The four ways a fake liquidity lock scam is built
Most fake locks fall into one of four patterns. Knowing them tells you exactly what to look for when you verify.
Each of these defeats a lazy check while passing the eyeball test. A short expiry lets the dev wait out a few days of buying pressure, then unlock and pull. A partial lock leaves enough LP free to do real damage. A dev-controlled locker is theater. And a lock holding zero tokens is the purest fake of all.
How to read the locker contract to confirm the real lock
Verification comes down to three numbers: the amount of LP locked, the unlock date, and the percentage of total LP that amount represents. Start from the pair address on a block explorer, open the LP token contract, and check its holders. A legitimate lock shows the locker contract holding a large share of the LP token supply. Click into the locker entry and read the recorded lock: it should name your exact LP token, show a non-zero locked amount, and state an unlock timestamp you can convert to a real date.
If the explorer shows the locker holding the LP but you cannot find a withdraw restriction, read the contract code. A trusted locker has no owner-only early withdrawal path. If you find a function that lets an address pull the LP before the timestamp, the lock is cosmetic. Combine this with a wider pool review using our liquidity pool checklist so the lock is not the only thing you are trusting.

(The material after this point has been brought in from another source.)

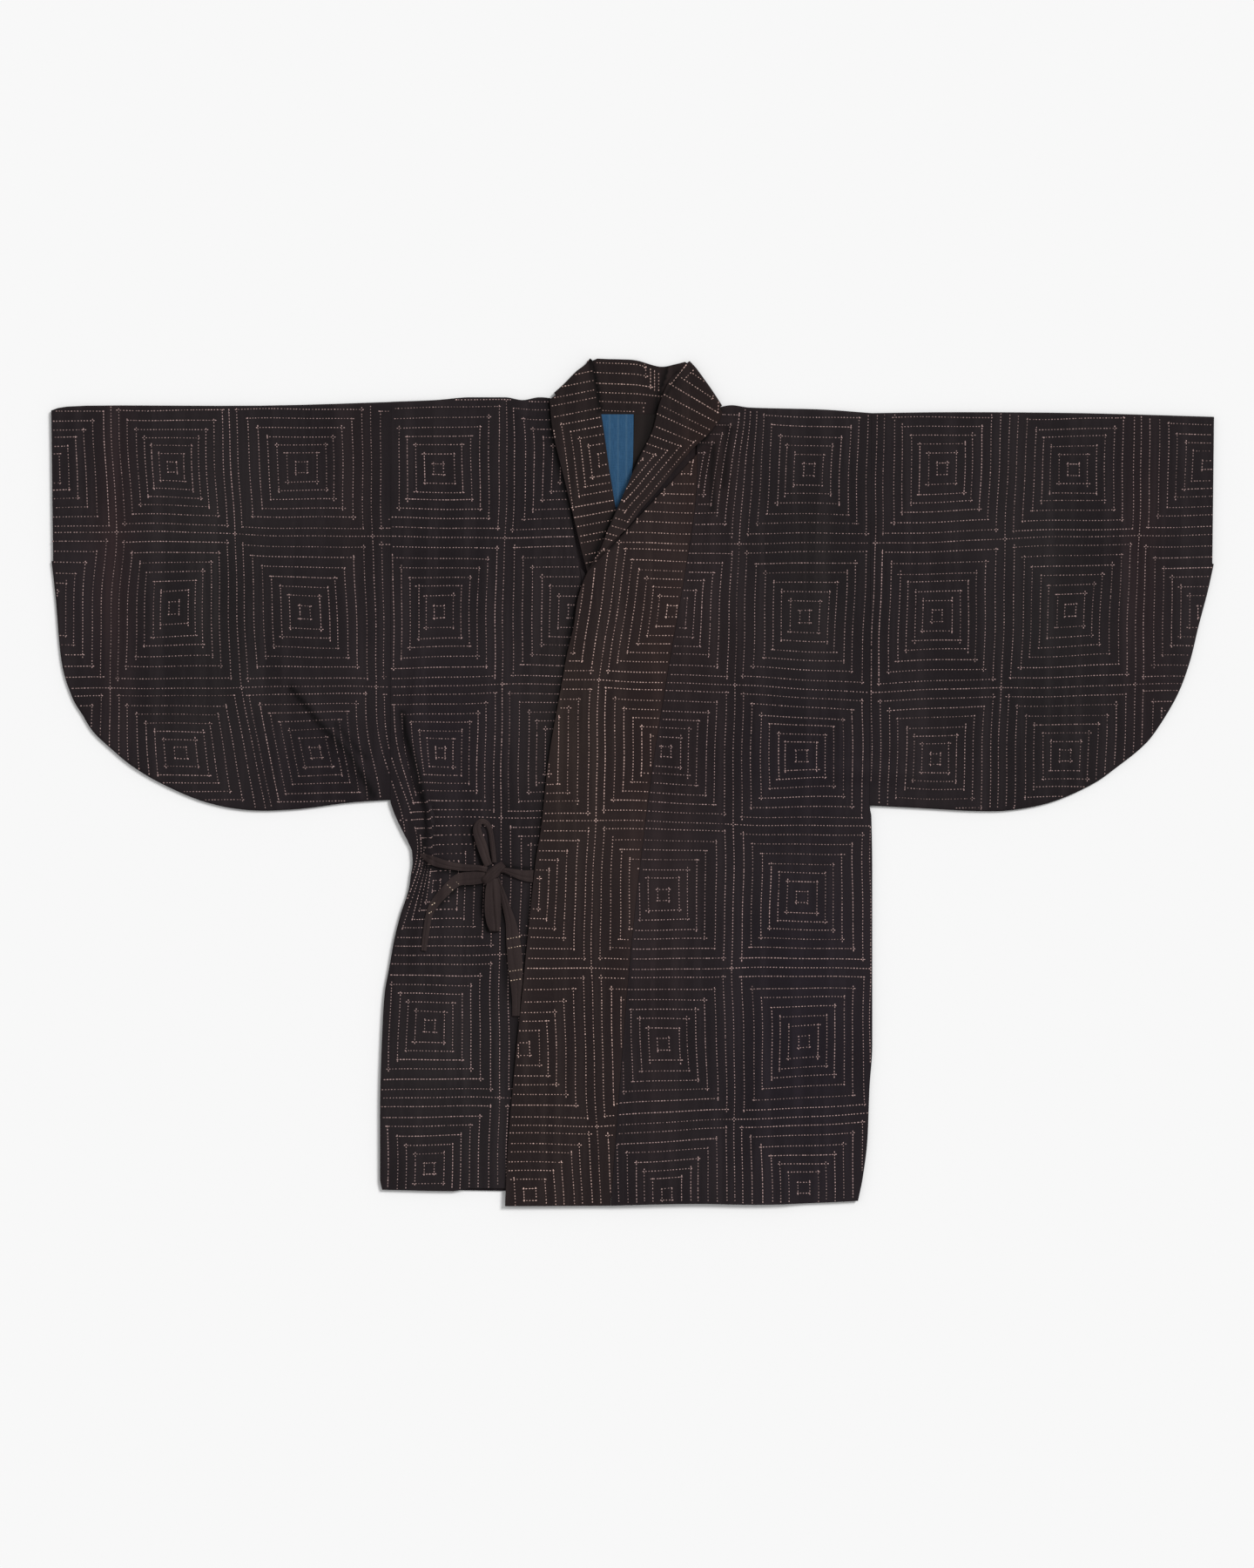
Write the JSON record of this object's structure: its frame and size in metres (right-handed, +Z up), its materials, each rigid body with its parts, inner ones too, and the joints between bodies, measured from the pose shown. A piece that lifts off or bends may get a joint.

Trusted lockers vs custom or unknown locker contracts
Established locker services are widely used, audited, and behave predictably: deposit LP, set a date, no early exit. When a token uses one of these, you can verify the lock against the service's own records and the on-chain contract. Risk rises sharply with custom or unknown locker contracts. A bespoke "locker" deployed by the same team that launched the token can contain any logic the developer wants, including a quiet backdoor.
This does not mean every custom locker is malicious, but it does mean the burden of proof is on the contract, and you must read it rather than trust the label. If the locker is unverified source code, treat the lock as unproven. Pair this habit with the steps in our rug pull checklist, since a fake lock rarely travels alone.
Cross-checking locked LP against total LP supply
The single most important calculation is locked LP divided by total LP supply. A pool can advertise a large dollar figure while only a sliver of the actual LP is locked. Find the total supply of the LP token, then find how much of it the locker holds. If the locker holds 95 percent or more, the free float that could be pulled is small. If it holds 40 percent, the majority of liquidity is still removable regardless of how impressive the locked value sounds.
Dollar amounts mislead because they move with price and because a dev can seed a pool, lock a fraction, and leave the rest under their own wallet. Percentage of total LP is the number that cannot be dressed up. The Pair Explorer checklist shows how to read pool holders and spot LP sitting in deployer wallets next to a "locked" claim.
Red-flag checklist before trusting a 'locked' claim
Run through these before you accept that liquidity is genuinely locked. Any single failure is enough to walk away.
Red Flags
- Only a screenshot or badge is offered, with no clickable on-chain proof.
- The unlock date is hours or days away, not months.
- The locked amount is a small percentage of total LP supply.
- The locker is a custom, unverified contract from the same team.
- The locker contract has an owner-only early withdraw function.
- The lock entry holds zero of the LP token it claims to secure.
A clean lock survives all six checks: real on-chain entry, distant unlock date, near-total percentage of LP, a trusted or readable locker with no backdoor, and a non-zero balance. When in doubt, fold this into a full pre-buy review using our guide on how to check if a token is safe before buying. A few minutes of verification is the difference between a lock that protects you and a badge that protects the scammer.
This article is for educational purposes only and is not financial advice.